I’m more interested in this fascinating rhetorical tidbit that Zinger quotes in his post:
[Donating money is] also a confounding choice when our attention is being pulled, like putty, in different directions by alerts about wars, wildfires and floods, disasters that can paralyze us with their scale. Naturally, we want answers on who needs our help most. But outsourcing our choices about charitable giving to empirical guides does not cut through the numbness. It may sit, conveniently, alongside it. It can even short circuit the painful process of paying attention.
I may not identify as an Effective Altruist, but I definitely think it is of primary importance to try to be an effective altruist. Surely it is important that someone is getting benefit from your actions. Yet the whole stance of the article is uninterested in efficacy, reducing attempts to clarify outcomes to “empirical guides” that “short circuit” the implicitly-more-important “paying attention.” Note what it is that is important about donating here: attention; our choices; numbness; the “painful process.” The empirical guides we are “outsourcing our choices to” are a distraction from what really matters: our attention. Our pain. Us.

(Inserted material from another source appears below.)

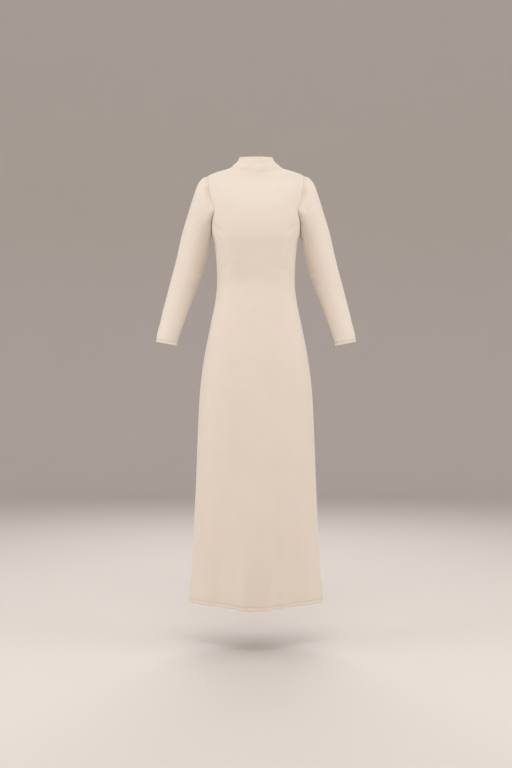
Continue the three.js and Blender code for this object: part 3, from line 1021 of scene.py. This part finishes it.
def jersey(sizes, colours):
    """Fine plain jersey: columns of loops with painted shade in the gaps between them, a soft nap
    and slight random tone in the dye.
    """
    made = bpy.data.materials.get("cream jersey")
    if made:
        return made
    finish = Finish("cream jersey")
    cloth = finish.node("UVMap", {"uv_map": UV_MAP})
    across = finish.node("SeparateXYZ", None, {0: cloth}, "X")
    along = finish.node("SeparateXYZ", None, {0: cloth}, "Y")
    place = finish.place()

    # Each column of loops is a row of small V shapes, raised along both legs.
    leg = abs((across / sizes.wale).maths("FRACT") - 0.5) * 2.0
    climb = along / (sizes.wale * COURSE_SHARE) + leg * LOOP_LEAN
    loops = (climb * (2 * math.pi)).maths("COSINE") * 0.5 + 0.5
    ridge = (leg * math.pi).maths("SINE")
    knit = ridge * (loops * LOOP_DEPTH + (1 - LOOP_DEPTH))

    nap = finish.noise(place, **NAP)
    slub = finish.noise(place, **SLUB)
    dye = finish.noise(place, **DYE)
    # The cream darkens in the gaps between the loops as painted shade, and with the nap, slub and
    # dye as random tone.
    shade = (1 - knit) * SHADE["gaps"] + nap * SHADE["nap"] + slub * SHADE["slub"]
    shade = shade + dye * SHADE["dye"] - SHADE["lift"]
    base = finish.mix(shade, colour(colours.cream), colour(colours.gap_shade_and_tone))
    rough = nap * ROUGH["nap"] + slub * ROUGH["slub"] + ROUGH["least"]
    height = knit * HEIGHT["knit"] + nap * HEIGHT["nap"] + slub * HEIGHT["slub"]
    bump = finish.node("Bump", None, {"Strength": 0.55, "Distance": 0.00022, "Height": height})
    surface = finish.node("BsdfPrincipled", None, {
        "Base Color": base,
        "Roughness": rough,
        "Sheen Weight": 0.45,
        "Sheen Roughness": 0.45,
        "Sheen Tint": (0.94, 0.97, 1.0, 1.0),
        "Specular IOR Level": 0.25,
        "Normal": bump,
    })
    finish.node("OutputMaterial", None, {"Surface": surface})
    return finish.material


def sewing_thread(sizes, colours):
    """Spun thread, a little glossier and deeper than the cloth."""
    made = bpy.data.materials.get("sewing thread")
    if made:
        return made
    finish = Finish("sewing thread")
    place = finish.place()
    twist = finish.node("TexWave", {"bands_direction": "DIAGONAL"}, {
        "Vector": place, "Scale": 900.0, "Distortion": 2.0, "Detail": 1.0,
    }, "Fac")
    fleck = finish.noise(place, 400.0)
    # The thread darkens in bands along its twist as painted shade, and in random flecks as its
    # own tone.
    deep = colour([DEEP_THREAD * part for part in colours.thread])
    base = finish.mix(fleck * 0.5 + twist * 0.3, colour(colours.thread), deep)
    bump = finish.node("Bump", None, {"Strength": 0.5, "Distance": 0.0001, "Height": twist})
    surface = finish.node("BsdfPrincipled", None, {
        "Base Color": base,
        "Roughness": fleck * 0.15 + 0.5,
        "Sheen Weight": 0.2,
        "Normal": bump,
    })
    finish.node("OutputMaterial", None, {"Surface": surface})
    return finish.material


def floor_paper():
    """Pale matt paper."""
    finish = Finish("pale paper")
    tone = finish.noise(finish.place(), 2.0) * 0.2
    base = finish.mix(tone, PAPER, DEEP_PAPER)
    surface = finish.node("BsdfPrincipled", None, {
        "Base Color": base,
        "Roughness": tone * 0.5 + 0.8,
    })
    finish.node("OutputMaterial", None, {"Surface": surface})
    return finish.material


# ---------------------------------------------------------------- operators


def finish_piece(piece, material, node=None):
    """Gives a piece its material and its body, and hides the solid that it stands for."""
    piece.data.materials.append(material)
    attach(piece, BODY)
    if node:
        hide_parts(node)


class DressOperator(bpy.types.Operator):
    """Shared by the operators that make the pieces of the dress."""

    bl_options = {"REGISTER", "UNDO"}

    @property
    def sizes(self):
        return bpy.context.scene.dress_sizes

    @property
    def colours(self):
        return bpy.context.scene.dress_colours

    def panel(self, side):
        """Makes the front or back with the stitching of its hem."""
        sizes = self.sizes
        face, lining, uv, up = panel_faces(side, sizes)
        panel = cloth_object(f"{side}_cloth", face, lining, uv, False)
        finish_piece(panel, jersey(sizes, self.colours), side)
        inside = (slice(None), slice(len(PANEL_EDGE_SHARES), -len(PANEL_EDGE_SHARES)))
        depth = sizes.hem_depth / MM
        name = f"hem_stitching_{side}"
        stitching = stitching_object(name, face[inside], up[inside], depth, False, sizes)
        finish_piece(stitching, sewing_thread(sizes, self.colours))
        return panel, stitching


class DRESS_OT_front(DressOperator):
    """Make the front of the dress, from side seam to side seam and hem to neck"""

    bl_idname = "dress.front"
    bl_label = "Front"

    def execute(self, context):
        front, stitching = self.panel("front")
        return {"FINISHED"}


class DRESS_OT_back(DressOperator):
    """Make the back of the dress, from side seam to side seam and hem to neck"""

    bl_idname = "dress.back"
    bl_label = "Back"

    def execute(self, context):
        back, stitching = self.panel("back")
        return {"FINISHED"}


class DRESS_OT_sleeves(DressOperator):
    """Make both sleeves with the stitching of their cuffs"""

    bl_idname = "dress.sleeves"
    bl_label = "Sleeves"

    def execute(self, context):
        sizes = self.sizes
        for hand in ("left", "right"):
            face, lining, uv, up = sleeve_faces(hand, sizes)
            sleeve = cloth_object(f"sleeve_{hand}_cloth", face, lining, uv, True)
            finish_piece(sleeve, jersey(sizes, self.colours), f"sleeve_{hand}")
            depth = sizes.cuff_depth / MM
            name = f"cuff_stitching_{hand}"
            stitching = stitching_object(name, face, up, depth, True, sizes)
            finish_piece(stitching, sewing_thread(sizes, self.colours))
        return {"FINISHED"}


class DRESS_OT_collar(DressOperator):
    """Make the neck band that stands up from the shoulders"""

    bl_idname = "dress.collar"
    bl_label = "Neck band"

    def execute(self, context):
        sizes = self.sizes
        face, lining, uv = collar_faces(sizes)
        collar = cloth_object("collar_cloth", face, lining, uv, True)
        finish_piece(collar, jersey(sizes, self.colours), "collar")
        return {"FINISHED"}


class DRESS_OT_stage(DressOperator):
    """Make the floor, the lights and the camera"""

    bl_idname = "dress.stage"
    bl_label = "Stage"

    def execute(self, context):
        self.add_floor()
        for softbox in SOFTBOXES:
            self.add_softbox(**softbox)
        self.add_camera()
        scene = bpy.context.scene
        scene.view_settings.view_transform = "Standard"
        world = bpy.data.worlds.new("studio")
        world.use_nodes = True
        background = world.node_tree.nodes["Background"]
        background.inputs["Color"].default_value = ROOM_COLOUR
        background.inputs["Strength"].default_value = ROOM_STRENGTH
        scene.world = world
        return {"FINISHED"}

    def add_floor(self):
        """A round floor of paper that curves up into a wall all round."""
        turn = np.linspace(0, 2 * math.pi, FLOOR_SIDES, endpoint=False)
        rise = np.linspace(0, RIGHT_ANGLE, COVE_ROWS)
        out = np.append(FLOOR_RADIUS + COVE_RADIUS * np.sin(rise), FLOOR_RADIUS + COVE_RADIUS)
        up = np.append(COVE_RADIUS * (1 - np.cos(rise)), WALL_HEIGHT) + FLOOR_Z
        grid = np.stack(np.broadcast_arrays(
            out[:, None] * np.cos(turn), out[:, None] * np.sin(turn), up[:, None]
        ), axis=-1)
        index = np.arange(len(up) * FLOOR_SIDES).reshape(len(up), FLOOR_SIDES)
        index = np.hstack([index, index[:, :1]])
        quads = np.stack([index[:-1, 1:], index[:-1, :-1], index[1:, :-1], index[1:, 1:]], axis=2)
        faces = [index[0, :-1].tolist(), *quads.reshape(-1, 4).tolist()]
        mesh = bpy.data.meshes.new("floor")
        mesh.from_pydata(grid.reshape(-1, 3).tolist(), [], faces)
        mesh.shade_smooth()
        floor = link(bpy.data.objects.new("floor", mesh))
        floor.data.materials.append(floor_paper())

    def add_softbox(self, name, place, aim, size, power):
        lamp = bpy.data.lights.new(name, "AREA")
        lamp.shape = "RECTANGLE"
        lamp.size, lamp.size_y = size
        lamp.energy = power
        softbox = link(bpy.data.objects.new(name, lamp))
        softbox.location = place
        direction = Vector(aim) - Vector(place)
        softbox.rotation_euler = direction.to_track_quat("-Z", "Y").to_euler()
        softbox.visible_camera = False

    def add_camera(self):
        lens = bpy.data.cameras.new("camera")
        lens.lens = CAMERA_LENS_MM
        lens.sensor_width = CAMERA_SENSOR_MM
        lens.sensor_fit = "AUTO"
        camera = link(bpy.data.objects.new("camera", lens))
        camera.location = CAMERA_PLACE
        camera.rotation_euler = (RIGHT_ANGLE, 0, 0)
        bpy.context.scene.camera = camera


class DRESS_PT_pieces(bpy.types.Panel):
    """Lists the pieces of the dress and their sizes and colours"""

    bl_idname = "DRESS_PT_pieces"
    bl_label = "Inner dress"
    bl_space_type = "VIEW_3D"
    bl_region_type = "UI"
    bl_category = "Dress"

    def draw(self, context):
        for group in (context.scene.dress_sizes, context.scene.dress_colours):
            for name in type(group).__annotations__:
                self.layout.prop(group, name)
        for operator in PIECE_OPERATORS:
            self.layout.operator(operator.bl_idname)


PIECE_OPERATORS = (
    DRESS_OT_stage,
    DRESS_OT_front,
    DRESS_OT_back,
    DRESS_OT_sleeves,
    DRESS_OT_collar,
)
CLASSES = (DressSizes, DressColours, *PIECE_OPERATORS, DRESS_PT_pieces)


def register():
    for item in CLASSES:
        bpy.utils.register_class(item)
    bpy.types.Scene.dress_sizes = PointerProperty(type=DressSizes)
    bpy.types.Scene.dress_colours = PointerProperty(type=DressColours)


def unregister():
    del bpy.types.Scene.dress_colours
    del bpy.types.Scene.dress_sizes
    for item in reversed(CLASSES):
        bpy.utils.unregister_class(item)


def main():
    register()
    bpy.ops.dress.stage()
    bpy.ops.dress.front()
    bpy.ops.dress.back()
    bpy.ops.dress.sleeves()
    bpy.ops.dress.collar()


if __name__ == "__main__":
    main()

It is not merely that the New York Times article thinks that there are values to donate for beyond quality-adjusted life years, or that there are epistemological or methodological issues with these empirical guides. Rather, it affirmatively frames concern for empirical guides (read: actual or expected material impacts of donation) as a distraction from the painful process of paying attention. It is more important that you are in pain, that you are not emotionally numb, than whether you’re actually helping anyone. I.e., what matters about charity is your pain and loss and attention, not someone else’s benefit.

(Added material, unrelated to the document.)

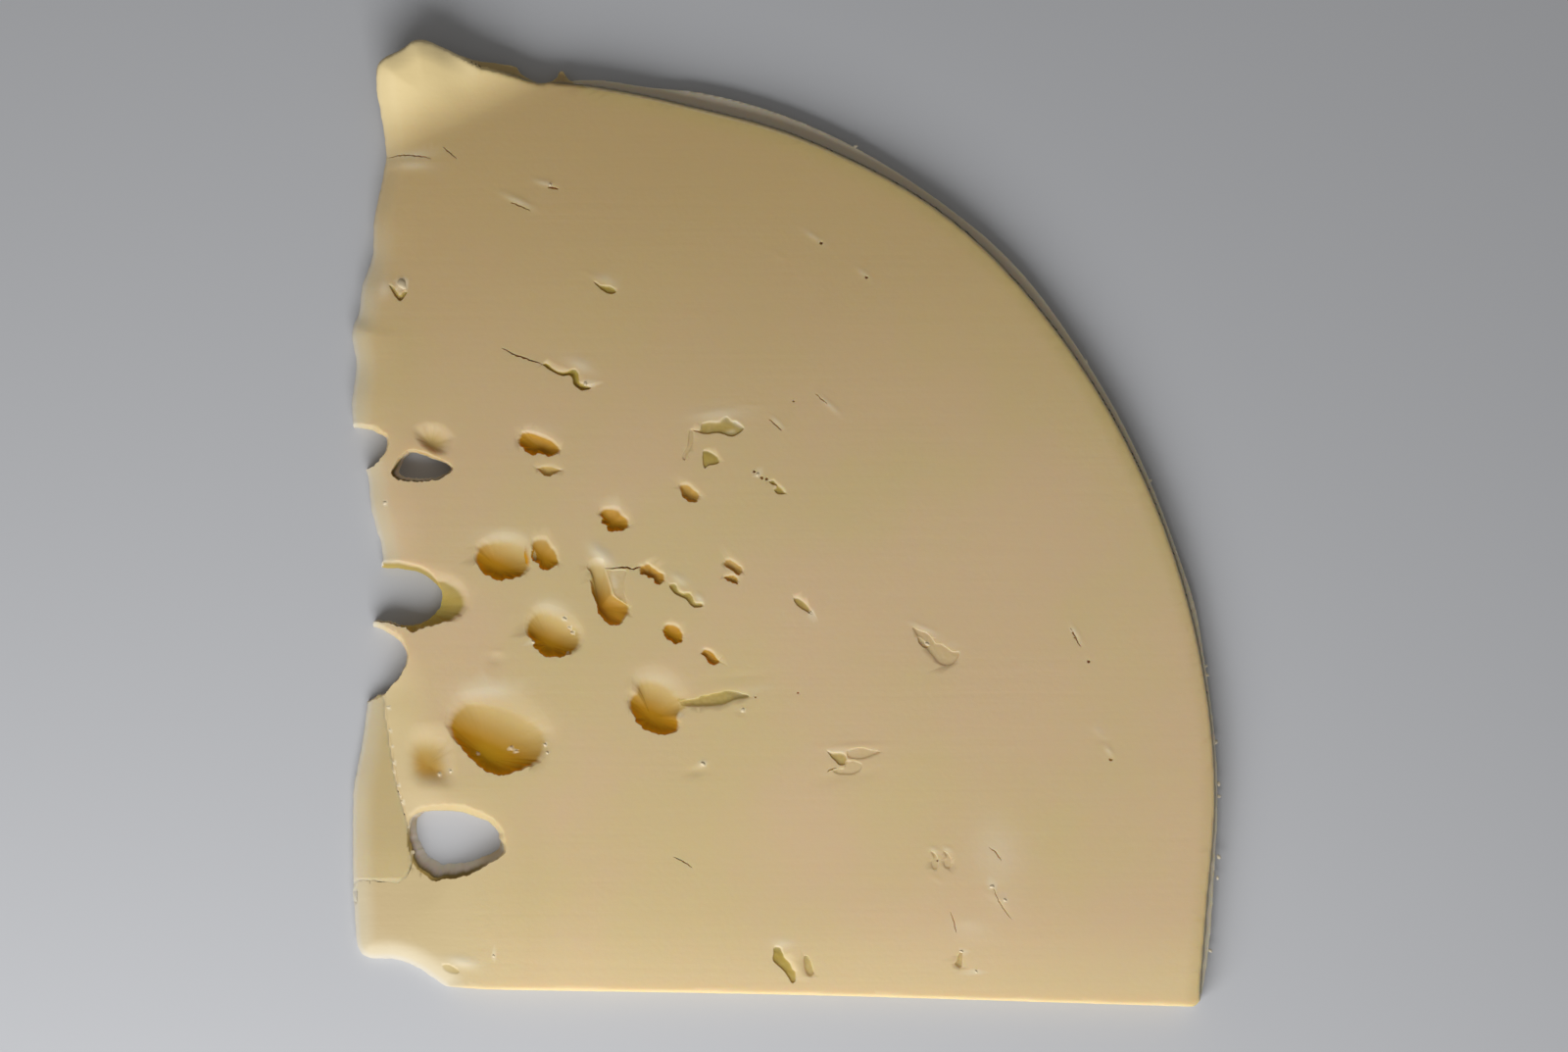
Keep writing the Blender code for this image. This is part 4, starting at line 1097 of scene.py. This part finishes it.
def cheese(name, grain_group, upper):
    made = bpy.data.materials.new(name)
    made.use_nodes = True
    tree = made.node_tree
    shader = tree.nodes["Principled BSDF"]
    n = Nodes(tree)
    place = n.add("ShaderNodeTexCoord").outputs["Object"]
    grain = n.add("ShaderNodeGroup", node_tree=grain_group)
    n.link(place, grain.inputs["Place"])
    # how much painted shade and glow each hollow takes
    hollow_shade_share = n.attribute("painted_hollow_shade")
    # walls that face away from the lamp are pushed to the ramp's bright amber end: painted glow for light
    # through the cheese in their shade
    facing = n.add("ShaderNodeVectorMath", operation="DOT_PRODUCT")
    n.link(n.add("ShaderNodeNewGeometry").outputs["Normal"], facing.inputs[0])
    facing.inputs[1].default_value = (-TO_FRONT[0], -TO_FRONT[1], 0.0)
    shaded = n.remap(facing.outputs["Value"], 0.25, 0.75, 0.0, 0.3)
    front = n.attribute("front")
    shaded = n.math("MULTIPLY", shaded, n.remap(front, 0.3, 0.6))
    floor = n.ramp(n.math("ADD", n.math("MULTIPLY", front, 0.7), shaded), EYE_FLOOR)
    rind, tear = n.attribute("from_rind"), n.attribute("from_tear")
    axes = n.add("ShaderNodeSeparateXYZ")
    n.link(place, axes.inputs[0])
    across, along = axes.outputs["X"], axes.outputs["Y"]
    if upper:
        colour = n.mix(n.remap(grain.outputs["Mottle"], 0.35, 0.65), FACE_COLOUR, FACE_COLOUR_PINK)
        # painted falloff of the lamp: darker towards the far end, lighter towards the knife cut
        colour = n.mix(n.remap(along, -0.01, 0.07), colour, FAR_PAINTED_SHADE)
        colour = n.mix(n.remap(along, -0.063, -0.079), colour, NEAR_PAINTED_LIGHT)
        near_rind = n.remap(rind, 3.5, 0.4, 0.0, 0.7)
        far_rind = n.math("MULTIPLY", near_rind, n.remap(along, -0.03, 0.02, 0.55, 1))
        colour = n.mix(far_rind, colour, RIND_TINT)
        colour = n.mix(n.remap(rind, 0.45, 0.15, 0.0, 0.6), colour, RIND_LINE)
        # painted light on the curled corner, where it tilts towards the lamp, with a little more yellow
        corner = n.math("SUBTRACT", along, n.math("MULTIPLY", across, 0.45))
        colour = n.mix(n.remap(corner, 0.086, 0.099, 0.0, 0.9), colour, CORNER_TINT_AND_PAINTED_LIGHT)
    else:
        colour = n.mix(n.remap(along, -0.046, -0.057), LEDGE_FACE, FACE_COLOUR)
        # the lower slice's rind strip, partly dry rind and partly painted fill light in the top slice's
        # shadow
        colour = n.mix(n.remap(rind, 4.5, 2.5), colour, DRY_RIND_AND_PAINTED_FILL)
    # painted shade over the lower left, where the lamp lights the slices more strongly
    to_left = n.remap(across, -0.035, -0.062, 0, 0.6)
    painted_left_shade = n.math("MULTIPLY", to_left, n.remap(along, -0.03, -0.05))
    colour = n.mix(painted_left_shade, colour, NEAR_LEFT_PAINTED_SHADE)
    # painted glow along the torn edge, where light passes through the thin cheese; less on the curl
    on_curl = n.remap(along, 0.035, 0.055, 1.0, 0.2)
    colour = n.mix(n.math("MULTIPLY", n.remap(tear, 4.5, 0.6, 0.0, 0.8), on_curl), colour, TORN_EDGE_PAINTED_GLOW)
    colour = n.mix(n.math("MULTIPLY", n.remap(tear, 1.1, 0.1, 0.0, 0.7), on_curl), colour, TORN_EDGE_PAINTED_SHOW_THROUGH)
    floor = n.mix(n.attribute("olive"), floor, n.ramp(front, SPLIT_FLOOR))
    # painted shadow on the foot of a through hole
    foot = n.attribute("foot")
    foot_shadow_colour = n.mix(n.remap(foot, 0.4, 1.0), FOOT_PAINTED_SHADOW, FOOT_GREY)
    floor = n.mix(n.remap(foot, 0.0, 0.05), floor, foot_shadow_colour)
    colour = n.mix(hollow_shade_share, colour, floor)
    colour = n.mix(n.attribute("pale"), colour, PALE_CURD_AND_GLOW)
    n.link(colour, shader.inputs["Base Color"])
    n.link(n.remap(hollow_shade_share, 0.05, 0.5, 0.48, 0.36), shader.inputs["Roughness"])
    n.link(n.math("MULTIPLY", n.attribute("body"), 0.55), shader.inputs["Subsurface Weight"])
    shader.inputs["Subsurface Radius"].default_value = (1.0, 0.6, 0.22)
    shader.inputs["Subsurface Scale"].default_value = 0.0025
    n.link(n.remap(hollow_shade_share, 0.0, 0.8, 0.4, 0.05), shader.inputs["Specular IOR Level"])
    bump = n.add("ShaderNodeBump")
    bump.inputs["Strength"].default_value = 0.25
    bump.inputs["Distance"].default_value = 0.0001
    height = n.math("ADD", grain.outputs["Drag"], n.math("MULTIPLY", grain.outputs["Grain"], 0.6))
    n.link(height, bump.inputs["Height"])
    n.link(bump.outputs["Normal"], shader.inputs["Normal"])
    return made


# ---------------------------------------------------------------- making the slices

lower_tear = softened(LOWER_TOP_EDGE + LEFT_EDGE_ABOVE + LOWER_LEFT_EDGE_BELOW + CORNER_EDGE, TORN_EDGE_STEPS)
top_tear = softened(TOP_TOP_EDGE + LEFT_EDGE_ABOVE + TOP_LEFT_EDGE_BELOW + CORNER_EDGE, TORN_EDGE_STEPS)


def outline_of(swells, set_back, tear, seed):
    rind = np.array(rind_points(swells, set_back))
    cut = softened(KNIFE_CUT, 60)
    rough = np.concatenate([
        np.full(len(rind), RIND_ROUGHNESS), np.full(len(tear), TEAR_ROUGHNESS), np.full(len(cut), 0.02),
    ])
    loop = np.vstack([rind, tear, cut])
    moved = roughened(loop, 1.0, seed) - loop
    return loop + moved * rough[:, None]


def build_stack():
    """Both slices as one body with one even skin."""
    lower = slab("stack", outline_of(LOWER_SWELLS, 0, lower_tear, 3), 0, LOWER_FACE)
    top_outline = outline_of(TOP_SWELLS, TOP_SET_BACK, top_tear, 5.5)
    upper = slab("upper", top_outline, LOWER_FACE - PARTING_OVERLAP, FACE)
    join([lower, upper], "stack")
    even_skin(lower, VOXEL)
    return lower


def parting_block():
    """A block that covers the upper slice, with an evenly divided underside."""
    across, up = PARTING_SPREAD
    grid = bpy.ops.mesh.primitive_grid_add
    made = fresh("parting", grid, x_subdivisions=across, y_subdivisions=up, size=2)
    xy = points_of(made)[:, :2] * PARTING_SPREAD
    return thicken(made, xy, np.full(len(xy), PARTING), PARTING_HEIGHT)


def copy_of(piece, name):
    made = piece.copy()
    made.data = piece.data.copy()
    made.name = name
    bpy.context.scene.collection.objects.link(made)
    return made


def finish_slice(piece, swells, set_back, triangles):
    """Shapes a slice, notes what its colours follow, and turns it into metres."""
    x, y, depth, tear_distance, body = shape_surface(piece)
    for name, values in zip(("painted_hollow_shade", "front", "foot", "olive"), hollows(x, y, depth)):
        set_attribute(piece, name, values)
    pale, crumbly = paleness(x, y, depth)
    set_attribute(piece, "pale", pale)
    set_attribute(piece, "body", body * (1 - crumbly))
    set_attribute(piece, "from_rind", from_rind(x, y, swells, set_back))
    set_attribute(piece, "from_tear", tear_distance)
    thin_out(piece, triangles)
    points = points_of(piece)
    points[:, 0] -= LAYOUT_MIDDLE[0]
    points[:, 1] -= LAYOUT_MIDDLE[1]
    put_points(piece, points * MM)
    pick(piece)
    bpy.ops.object.shade_smooth_by_angle(angle=math.radians(SMOOTH_BELOW))


# How far the colours of a hollow reach past its loop
WALL_REACH = 1.1
HOLE_REACH = 0.12
SMALL_REACH = 0.15
# How deep they are full: a share of an eye's or a bowl's depth, and alike in all the small ones
EYE_FULL = 0.3
BOWL_FULL = 0.9
SMALL_FULL = 0.15
# Small eyes lie wholly in their own shade: how much, and the lengths between which that fades
SMALL_EYE_SHADE = 0.6
SMALL_EYE = 2.5
LARGE_EYE = 8.0
# Hollows whose floors are olive rather than amber, and how much
OLIVE = {
    "notch_middle_slope": 0.85, "slit_high": 0.5, "bead_d": 0.3, "bead_e": 0.3, "bead_f": 0.2,
    "lens_bowl": 0.7, "soft_bowl": 0.2,
}
# Each hollow's loop, its depth of full painted shade, how much painted shade and glow it takes, its reach and
# how olive it is
LOOP_STEPS = 48
HOLLOWS = []
CRUMB_PLACES = []
eyes, small = [], []
for name, (mouth, depth, soft_rim, lean, hollow_shade_share) in EYES.items():
    eyes.append(eye(name, mouth, depth, soft_rim, lean))
    full, reach = (HOLE, HOLE_REACH) if depth >= HOLE else (EYE_FULL * depth, WALL_REACH)
    HOLLOWS.append((even_loop(mouth, LOOP_STEPS), full, hollow_shade_share, reach, OLIVE.get(name, 0)))
for name, (mouth, depth, hollow_shade_share) in BOWLS.items():
    eyes.append(bowl(name, mouth, depth))
    HOLLOWS.append((even_loop(mouth, LOOP_STEPS), depth * BOWL_FULL, hollow_shade_share, WALL_REACH, OLIVE[name]))
for name, (mouth, depth, crisp, hollow_shade_share) in SMALL_HOLLOWS.items():
    small.append(hollow(name, mouth, depth, crisp))
    HOLLOWS.append((even_loop(mouth, LOOP_STEPS), SMALL_FULL, hollow_shade_share, SMALL_REACH, 1))
for name, (run, width, depth) in SLITS.items():
    small.append(slit(name, run, width, depth))
for x, y, radius, depth in PIN_HOLES:
    small.append(pin_hole(x, y, radius, depth))

grain_group = curd_grain_group()
lower = build_stack()
carve(lower, eyes)
carve(lower, small)

bpy.context.view_layer.update()
added = []
for x, y, size in CRUMBS:
    level = height_at(lower, x, y)
    added.append(crumb((x, y, level + 0.1 * size), size))
    CRUMB_PLACES.append((x, y, level - 0.3 * size, size))
for angle, level, size in SIDE_CRUMBS:
    turn = math.radians(angle)
    x = WHEEL_CENTRE[0] + (WHEEL_RADII[0] + 0.1) * math.cos(turn)
    y = WHEEL_CENTRE[1] + (WHEEL_RADII[1] + 0.1) * math.sin(turn)
    added.append(crumb((x, y, level), size))
    CRUMB_PLACES.append((x, y, 0, size))
carve(lower, added, "UNION")

top = copy_of(lower, "top_slice_cheese")
lower.name = "lower_slice_cheese"
carve(top, [parting_block()], "INTERSECT")
carve(lower, [parting_block()])
finish_slice(top, TOP_SWELLS, TOP_SET_BACK, TOP_TRIANGLES)
finish_slice(lower, LOWER_SWELLS, 0, LOWER_TRIANGLES)

for piece, node, slot in ((top, "top_slice", "top_cheese"), (lower, "lower_slice", "lower_cheese")):
    piece.data.materials.clear()
    piece.data.materials.append(cheese(slot, grain_group, piece is top))
    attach(piece, "root")
    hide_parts(node)


# ---------------------------------------------------------------- table, light and camera

def table():
    made = fresh("table", bpy.ops.mesh.primitive_plane_add, size=3)
    paint = bpy.data.materials.new("table_white")
    paint.use_nodes = True
    shader = paint.node_tree.nodes["Principled BSDF"]
    shader.inputs["Base Color"].default_value = (0.50, 0.51, 0.535, 1)
    shader.inputs["Roughness"].default_value = 0.6
    made.data.materials.append(paint)


def window_light():
    lamp = bpy.data.lights.new("window", "AREA")
    lamp.shape = "RECTANGLE"
    lamp.size = 0.5
    lamp.size_y = 0.35
    lamp.energy = 2.75
    lamp.color = (1.0, 1.0, 1.0)
    holder = bpy.data.objects.new("window", lamp)
    bpy.context.scene.collection.objects.link(holder)
    holder.location = (-0.12, -0.37, 0.28)
    aim = Vector((0, 0, 0)) - holder.location
    holder.rotation_euler = aim.to_track_quat("-Z", "Y").to_euler()


def room_light():
    world = bpy.data.worlds.new("room")
    bpy.context.scene.world = world
    world.use_nodes = True
    back = world.node_tree.nodes["Background"]
    back.inputs["Color"].default_value = (1.0, 0.985, 0.96, 1)
    back.inputs["Strength"].default_value = 0.20


CAMERA_HEIGHT = 0.7
VIEW_WIDTH = 0.256


def camera():
    lens = bpy.data.cameras.new("camera")
    lens.sensor_width = 36
    lens.lens = 36 * (CAMERA_HEIGHT - FACE * MM) / VIEW_WIDTH
    lens.clip_start = 0.01
    holder = bpy.data.objects.new("camera", lens)
    bpy.context.scene.collection.objects.link(holder)
    holder.location = (-0.00012, -0.00034, CAMERA_HEIGHT)
    bpy.context.scene.camera = holder


table()
window_light()
room_light()
camera()
bpy.context.scene.view_settings.view_transform = "Standard"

The restriction on them is more important than the benefit to the other. But why? Who would choose this?
III.
I generally find argument by psychology distasteful, at least when intended as a direct rebuttal to points made by your opponent. It is disrespectful and provides far too many degrees of freedom, because all actions and reasons are not merely determined psychologically but overdetermined: there are too many plausible explanations. As in many cases, the problem with these arguments is not that our reasoning ability lacks power but that it is altogether too powerful, able to conjure up various theories and connections that bring us to the conclusion we would like. However, I am not intending a direct rebuttal to the article above. Rather, I provide it as exemplar for a tendency whose commonplace nature I hope becomes clear, and a tendency which I find curious. So let’s get psychological.
It seems to me that a not-altogether-indecent definition for a fetish is: a proxy imbued with the value of the principal. Take the most well-known class of fetishes—sexual fetishes.4 For the fetishist, it is not merely that pain or domination or feet become sexual, but that they become sex. Whether sex itself remains gratifying may come down to the fetishist in question (this is not, I suppose, an area of expertise for me), but what distinguishes a fetish from a proxy simpliciter is that the proxy (e.g. bare feet), which is otherwise only interesting in association with the thing of value (sex), is imbued with the value of that thing (sexual interest) irrespective of whether it (sex) is, in this case, associated. Mere infliction of pain becomes a separate source of sexual gratification when the infliction of pain becomes, for the fetishist, sex. Put into a well-known formula: a fetish is when, rather than a measure becoming a target and ceasing to be a good measure, a measure becomes a target and thereby creates a new target.5 It does not help that we live a life almost exclusively of proxies, even (perhaps especially) concerning the things most important to us. Indeed, creation of and attention to proxies is vital to success in almost all of our activities.6
For instance, morality. It is very, very difficult to know what the right thing to do is. This is a problem in choosing principles to evaluate actions by, but even within a particular system of morality, it is often unclear how to bridge the gap between the abstract principle and the messy situations with countervailing considerations we find ourselves in. Even the greatest and most careful moral philosophers find themselves working with proxies. Immanuel Kant, who wrote the Groundwork of the Metaphysics of Morals believing he had found the basic principle of all ethics, gave three formulations of his categorical imperative. He believed them to be generally equivalent, but helpful as they emphasized different aspects of the truly good—i.e., they were proxies. All of virtue ethics is premised on the virtues as useful and necessary proxies for good living (good living being the foundation of classical foundation of virtue ethics). We look everywhere for proxies to the morally good: rules of thumb, beneficial habits, clichés, historical experience, and, as the tweet above notes, the feeling that you’re not doing what you want.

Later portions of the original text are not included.